A couple of the songs on If I Could Only Remember My Name offer a more explicit sense of Crosby’s mourning process. Laughing was a composition that he’d been whittling away at quietly for a few years, but now felt like its time was due: ‘And I thought that I’d found the light/To guide me through my nights and all its darkness/I was mistaken, it was only reflections of a shadow that I saw.’ It’s perhaps the most gorgeous moment on the album, sung with the kind of shimmering delicacy that only Crosby at his best can muster. His back-up troupe were no slouches either, of course, especially Joni Mitchell, whose keening high harmonies are enough to make your backbone twitch.
The wonderful Traction In The Rain also hints at the darkness that had cast a pall over Crosby’s heart: ‘Hard to find a way/To get through another city day/Without thinking about/Getting’ out.’ And then, as if he’s staked out his soul too far in the open already, the second verse resorts to the oblique, enigmatic nature that has come to characterise much of Crosby’s songwriting: ‘Now the strangest thing I’ve seen/Was a T-shirt turning green/In envy of turtle dove/The dove’s lady was the cause/Or maybe it was the olive branch she held in her claws.’ Don’t ask.
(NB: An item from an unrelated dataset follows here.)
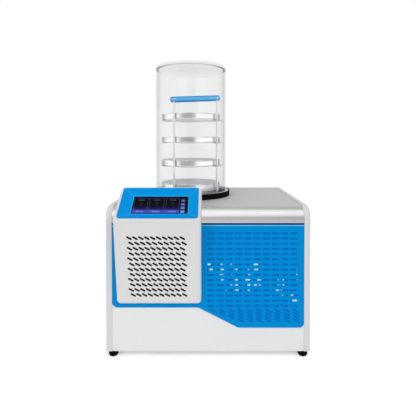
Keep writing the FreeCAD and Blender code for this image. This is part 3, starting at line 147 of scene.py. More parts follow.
class ConsoleSizes(bpy.types.PropertyGroup):
    foot_front: length("Front", "How far forward the console's lower edge stands", -0.218)
    crease_deep: length("Crease, forward", "Where the front meets the sloping face", -0.2609)
    crease_high: length("Crease, height", "Height of that crease", 0.4164)
    ridge_deep: length("Ridge, forward", "Where the sloping face meets the back", -0.1532)
    ridge_high: length("Ridge, height", "Height of that ridge", 0.4946)
    back_deep: length("Back, forward", "Where the back meets the steel cover", -0.114)
    seat_gap: length("Seat gap", "Gap between the shell's back and the steel cover", 0.0004)
    side_gap: length("Side gap", "Gap between the shell's sides and the steel cover", 0.0008)
    crease_bend: length("Crease bend", "Radius of the crease", 0.005)
    ridge_bend: length("Ridge bend", "Radius of the ridge", 0.009)
    edge: length("Edge", "Radius between the front and the sides", 0.0095)
    corner: length("Corner", "Radius of the lower corners seen from the front", 0.012)
    wall: length("Wall", "Thickness of the moulded wall", 0.003)
    vent_length: length("Vent length", "Length of a vent", 0.0178)
    vent_height: length("Vent height", "Width of a vent", 0.0057)
    vent_slant: angle("Vent slant", "Fall of the vents", 30)
    vent_first: length("First vent", "Middle of the first vent of a row", -0.218)
    vent_top: length("Top vents", "Height of the top row of vents", 0.362)
    vent_stagger: length("Stagger", "Sideways shift of alternate rows", 0.0024)
    vent_across: length("Vent pitch across", "Distance between vents of a row", 0.0165)
    vent_up: length("Vent pitch up", "Distance between rows of vents", 0.01565)
    vent_columns: count("Vent columns", "Vents in a row", 10)
    vent_rows: count("Vent rows", "Rows of vents", 12)


class BezelSizes(bpy.types.PropertyGroup):
    left: length("Left", "Left side of the bezel", -0.255)
    right: length("Right", "Right side of the bezel", -0.0278)
    low: length("Low", "Lower side, measured up the slope from the crease", 0.0034)
    high: length("High", "Upper side, measured up the slope from the crease", 0.1235)
    corner: length("Corner", "Radius of its lower corners", 0.009)
    top_corner: length("Top corner", "Radius of its upper corners", 0.0055)
    proud: length("Proud", "How far the rim stands above the slope", 0.0029)
    rim: length("Rim", "Width of the rim", 0.0044)
    rim_edge: length("Rim edge", "Radius of the rim's outer edge", 0.001)
    mitre: length("Mitre", "Radius along the mitres of the funnel", 0.0008)
    deep: length("Deep", "How far the bezel reaches under the slope", 0.0074)
    lift: length("Lift", "Height of the rim's underside over the slope", 0.0004)
    tub_gap: length("Tub gap", "Gap round the part under the slope", 0.0006)
    tub_corner: length("Tub corner", "Radius of the corners of that part", 0.002)
    screen_left: length("Screen left", "Left side of the screen's window", -0.2196)
    screen_right: length("Screen right", "Right side of the screen's window", -0.0578)
    screen_low: length("Screen low", "Lower side of the window, up the slope", 0.0250)
    screen_high: length("Screen high", "Upper side of the window, up the slope", 0.0935)
    screen_deep: length("Screen deep", "How far the glass lies under the slope", 0.0043)
    screen_thick: length("Screen thickness", "Thickness of the cover glass", 0.0026)
    screen_gap: length("Screen gap", "Gap round the cover glass", 0.0004)
    screen_corner: length("Screen corner", "Radius of the cover glass's corners", 0.001)
    screen_edge: length("Screen edge", "Radius along the cover glass's edge", 0.0004)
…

What’s abundantly clear, 40 years on, is that If I Could Only Remember My Name is a classic, and arguably the greatest thing David Crosby ever put his name to. It’s also been cited as a key text by a new generation of acoustic-leaning, harmony-driven artists: Robin Pecknold, Portland-based leader of US folk-minstrels Fleet Foxes, says the album “evokes a very strange, woozy paranoia and seems to make no concessions to normal concepts of what an album should be. It’s one of those albums that sets your mind free to wander, no matter where you are.”